This post is part of Panthers Day on PHT…
The 2016-17 season was a disappointing one for the entire Florida Panthers organization. A young team that seemed to be on the rise badly regressed, went through a tumultuous season on and off the ice, and struggled to keep some of its best players healthy. The offseason has left some pretty big question marks as well.
It was also a frustrating season on an individual level for one of the Panthers’ best young players, defenseman Aaron Ekblad.
The No. 1 overall pick in the 2014 draft, Ekblad burst onto the NHL scene in his first two years in the league and looked to be quickly developing into one of the top young defenseman in the league. And to be fair, he still is. But the 2016-17 season was probably his worst one to date. Along with missing 14 games due to injury, his production dropped across the board when he was on the ice. He admitted no Wednesday that he may have “cruised” through his first two years a bit too much.
Here he is talking to NHL.com’s Dan Rosen about it this past week:
“The last year of my rookie contract was by far the year that I learned the most,” Ekblad said, referencing last season. “I may have cruised through my first two years a little bit too much. The real work began this summer. I truly believe that and I truly believe I’m the most confident and ready that I have ever been to play the game.”
He also acknowledged that a season like this past one is where a player fully begins to understand how difficult the NHL is.

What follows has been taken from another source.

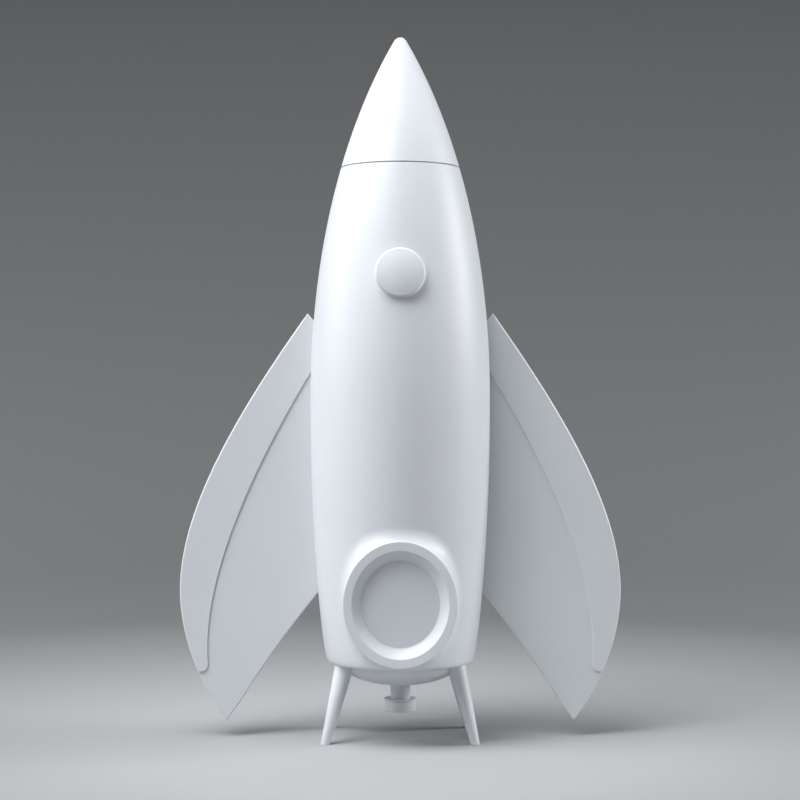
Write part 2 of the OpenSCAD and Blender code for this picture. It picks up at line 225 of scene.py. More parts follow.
def plastic(name, light, dark, gloss_low, gloss_high, peel_scale=900, peel_depth=0.06):
    """Moulded plastic between two close colours, with the shared skin."""
    made, shader = plain_material(name, light, gloss_low)
    tree = made.node_tree
    layer = tree.nodes.new("ShaderNodeGroup")
    layer.node_tree = skin
    layer.inputs["Peel Scale"].default_value = peel_scale
    layer.inputs["Peel Depth"].default_value = peel_depth
    layer.inputs["Gloss Low"].default_value = gloss_low
    layer.inputs["Gloss High"].default_value = gloss_high
    tint = tree.nodes.new("ShaderNodeMix")
    tint.data_type = "RGBA"
    tint.inputs["A"].default_value = (*dark, 1)
    tint.inputs["B"].default_value = (*light, 1)
    wire(tree,
         (layer.outputs["Shade"], tint.inputs["Factor"]),
         (tint.outputs["Result"], shader.inputs["Base Color"]),
         (layer.outputs["Roughness"], shader.inputs["Roughness"]),
         (layer.outputs["Normal"], shader.inputs["Normal"]))
    return made


white_plastic = plastic("white_satin_plastic", (0.64, 0.667, 0.698), (0.628, 0.655, 0.688), 0.43, 0.48)


def smooth_piece(name, mesh, body, slot, material, *nodes, angle=32):
    """A finished mesh as a piece of the rocket: smooth but for its sharp edges, riding on a body."""
    mesh.name = name
    mesh.shade_smooth()
    mesh.set_sharp_from_angle(angle=math.radians(angle))
    mesh.materials.clear()
    mesh.materials.append(material)
    piece = bpy.data.objects.new(name, mesh)
    scene.collection.objects.link(piece)
    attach(piece, body)
    if nodes:
        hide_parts(*nodes)
    return piece


def node_finish(material, *names):
    """Gives CAD nodes whose shape is right a finish of their own."""
    for name in names:
        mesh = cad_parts[name].data
        mesh.materials.clear()
        mesh.materials.append(material)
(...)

It is important to keep in mind that even though Ekblad did regress a bit this past season he still had a decent season by NHL standards. He was on a pace to score 12 goals, come close to 30 points and he was a 52 percent Corsi player on a mediocre possession team. It’s not like his game completely fell off the map in just his third season. But there is still a higher level that Ekblad can play at (and he has shown it) and the Panthers are going to need him to be at that level. Not only because he is a former No. 1 overall pick that the team is relying on to be a top-pairing defenseman, but because starting this season they are starting to pay him like one.
The 2017-18 season will be the first year of his eight-year, $60 million contract extension and for that sort of investment to be worth it the Panthers are going to need to him to be closer to the 2014-15 and 2015-16 Ekblad (and probably beyond it) than the 2016-17 Ekblad.